• _Stated exercise_
Wherever a line holds the string "finishes", copy that line.

─── Information provided

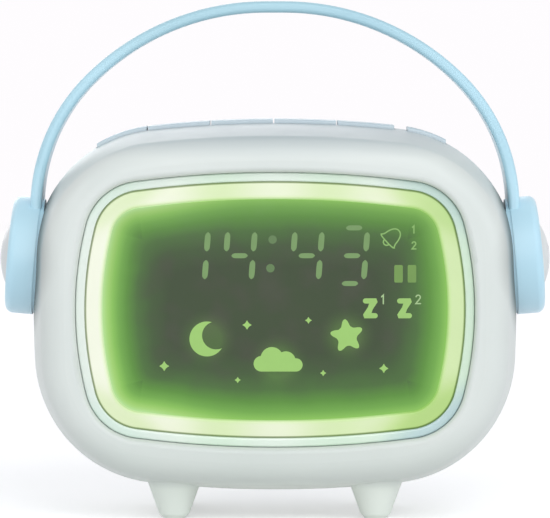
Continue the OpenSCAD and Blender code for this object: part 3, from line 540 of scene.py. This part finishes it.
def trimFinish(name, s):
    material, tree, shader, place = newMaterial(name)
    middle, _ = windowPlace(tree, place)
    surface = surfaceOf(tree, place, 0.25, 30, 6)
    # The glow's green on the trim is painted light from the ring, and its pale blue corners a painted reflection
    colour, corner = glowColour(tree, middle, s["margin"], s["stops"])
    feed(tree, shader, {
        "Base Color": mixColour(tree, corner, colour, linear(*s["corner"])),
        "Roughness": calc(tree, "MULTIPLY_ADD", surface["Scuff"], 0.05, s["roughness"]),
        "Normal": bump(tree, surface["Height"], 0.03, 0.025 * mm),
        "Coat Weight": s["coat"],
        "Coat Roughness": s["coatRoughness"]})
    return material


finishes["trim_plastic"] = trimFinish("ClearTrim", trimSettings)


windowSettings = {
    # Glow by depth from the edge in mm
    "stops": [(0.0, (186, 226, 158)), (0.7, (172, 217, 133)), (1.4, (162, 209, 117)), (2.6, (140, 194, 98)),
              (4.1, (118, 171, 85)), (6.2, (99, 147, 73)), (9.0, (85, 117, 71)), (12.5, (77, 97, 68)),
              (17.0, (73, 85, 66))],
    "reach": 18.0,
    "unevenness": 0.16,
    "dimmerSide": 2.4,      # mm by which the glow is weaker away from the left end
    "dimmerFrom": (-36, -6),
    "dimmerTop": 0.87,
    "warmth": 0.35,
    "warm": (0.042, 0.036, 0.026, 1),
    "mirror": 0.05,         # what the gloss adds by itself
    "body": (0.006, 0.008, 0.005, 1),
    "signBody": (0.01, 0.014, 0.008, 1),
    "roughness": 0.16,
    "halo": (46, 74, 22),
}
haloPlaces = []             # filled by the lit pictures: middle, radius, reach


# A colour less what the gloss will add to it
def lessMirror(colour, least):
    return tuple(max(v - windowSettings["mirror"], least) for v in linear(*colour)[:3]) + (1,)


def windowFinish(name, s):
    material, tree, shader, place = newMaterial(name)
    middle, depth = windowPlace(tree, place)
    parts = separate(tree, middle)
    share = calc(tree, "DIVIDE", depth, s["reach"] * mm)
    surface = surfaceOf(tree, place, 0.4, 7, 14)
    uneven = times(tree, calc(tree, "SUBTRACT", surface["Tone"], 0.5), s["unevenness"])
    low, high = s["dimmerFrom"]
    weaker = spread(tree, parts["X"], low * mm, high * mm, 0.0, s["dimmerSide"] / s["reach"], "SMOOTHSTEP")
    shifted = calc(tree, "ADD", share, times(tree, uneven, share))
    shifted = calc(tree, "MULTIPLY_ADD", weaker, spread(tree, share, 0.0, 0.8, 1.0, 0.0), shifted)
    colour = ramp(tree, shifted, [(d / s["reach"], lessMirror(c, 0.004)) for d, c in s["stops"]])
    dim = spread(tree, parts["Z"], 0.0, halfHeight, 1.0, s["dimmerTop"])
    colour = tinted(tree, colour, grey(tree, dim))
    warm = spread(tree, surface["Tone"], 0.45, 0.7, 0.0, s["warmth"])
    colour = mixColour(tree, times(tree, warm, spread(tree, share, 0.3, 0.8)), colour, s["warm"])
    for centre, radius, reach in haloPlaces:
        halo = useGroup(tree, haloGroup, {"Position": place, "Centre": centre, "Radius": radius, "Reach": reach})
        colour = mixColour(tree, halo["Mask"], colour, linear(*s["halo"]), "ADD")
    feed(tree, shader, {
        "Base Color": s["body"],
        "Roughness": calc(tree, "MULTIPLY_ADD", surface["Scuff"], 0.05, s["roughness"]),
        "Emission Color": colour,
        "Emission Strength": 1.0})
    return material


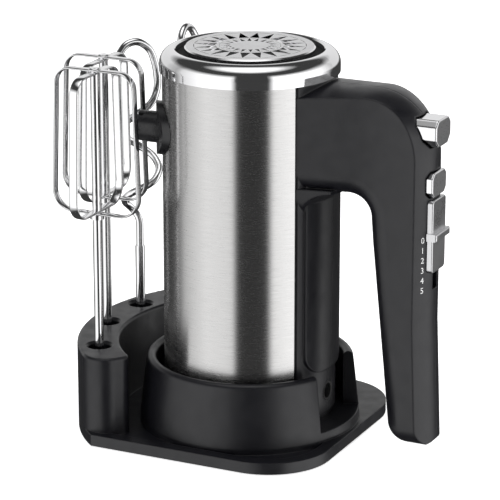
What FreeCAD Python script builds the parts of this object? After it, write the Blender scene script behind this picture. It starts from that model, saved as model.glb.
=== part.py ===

──────

• _Output below_
Continue the OpenSCAD and Blender code for this object: part 3, from line 540 of scene.py. This part finishes it.
finishes["trim_plastic"] = trimFinish("ClearTrim", trimSettings)